Over the years I have been a historian, an amateur mechanic, a potter, a priest, a kayaker, a hiker, a monk a physicist, all of whom have collected the ephemera of their trades. Untold trips to the stores that replaced Woolworth's and McCrory's have again and again forced me to make hard choices. Even though the amount of money I have allowed myself to spend on new toys has varied from time to time from $10 a week to $100 a week or $1000 a week, there have always been new wonders to peak my interests. Often I have had to decide whether I would prefer a new toy and making coffee at home, or waiting a week or a month and having coffee at the cafe.
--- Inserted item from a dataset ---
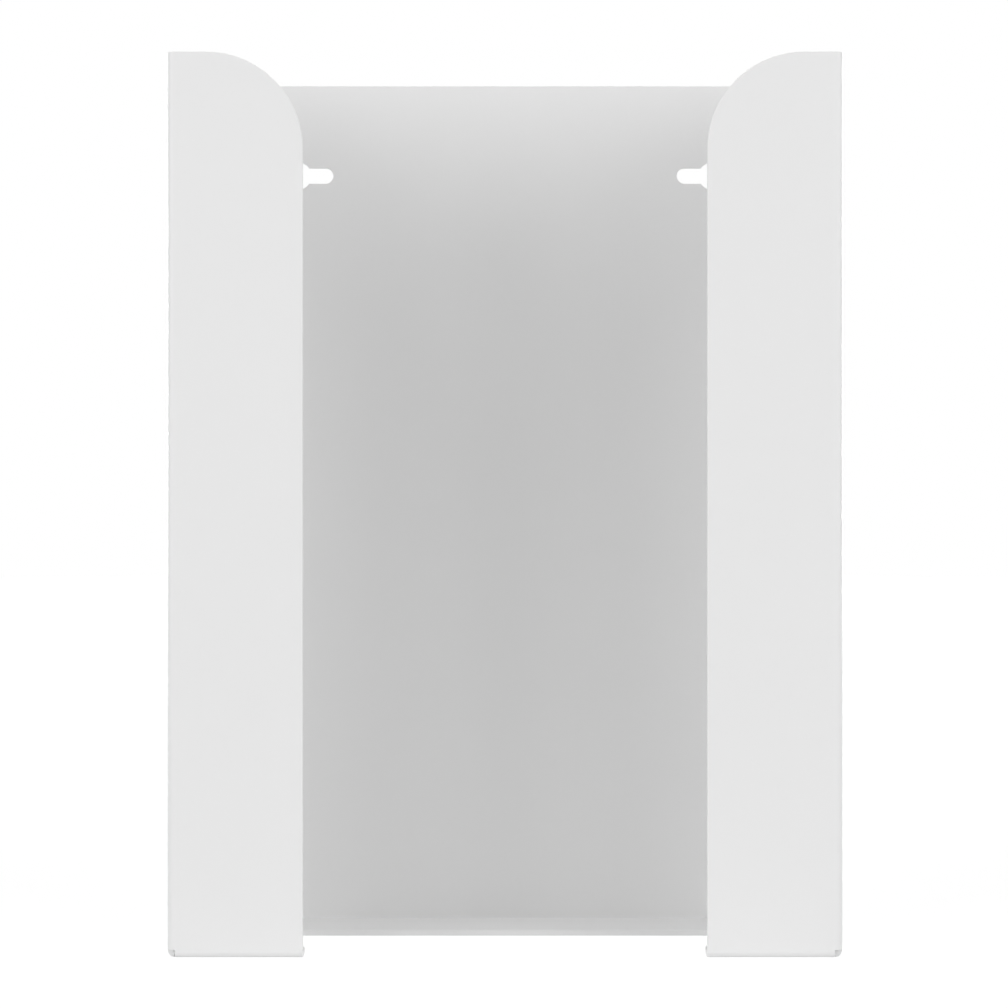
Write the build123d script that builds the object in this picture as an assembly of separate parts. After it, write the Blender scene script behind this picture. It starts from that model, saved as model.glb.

Although I have had many collections over the years, I have never considered myself a very serious collector. When my interests have moved on, I have found it easy to disperse one collection to make room for another, usually selling things cheaply or giving them away rather than taking the trouble to realize a profit or even minimize my losses. It's never been the cap gun or the microscope or the snow shoes that I have valued, but the experiences they have allowed me to enjoy.
Now that I am old, the world I enjoy exploring is rather different from the muddy banks of Christian Creek, and some would argue is less real. I don't think it's any less real at all. The Christian Creek of my imagination was much more important to me than the red clay and sewage of reality. The world of the internet lets me explore much more widely than I ever was allowed to do as a child. In junior high, the boys in the two houses to the east of ours and I tried to dig to China. We failed. Now I have friends in China who send me photographs of their adventures there every day.
Still, I like the toys that allow me those adventures. BestBuy and Amazon have replaced Woolworth's and McCrory's, but the fun of exploring, of trying to decide how to spend my 25 cents, has not diminished. I still have to choose from the bounty that seems renewed every week. But in my seventy-first year, it seems November comes around more quickly than ever before, and I am aware that all one's childhoods do end. My mother will not call me in, or tell me to turn out the light, but death will. I do not think it is the one who dies with the most toys who wins, but the one who enjoys his toys the most.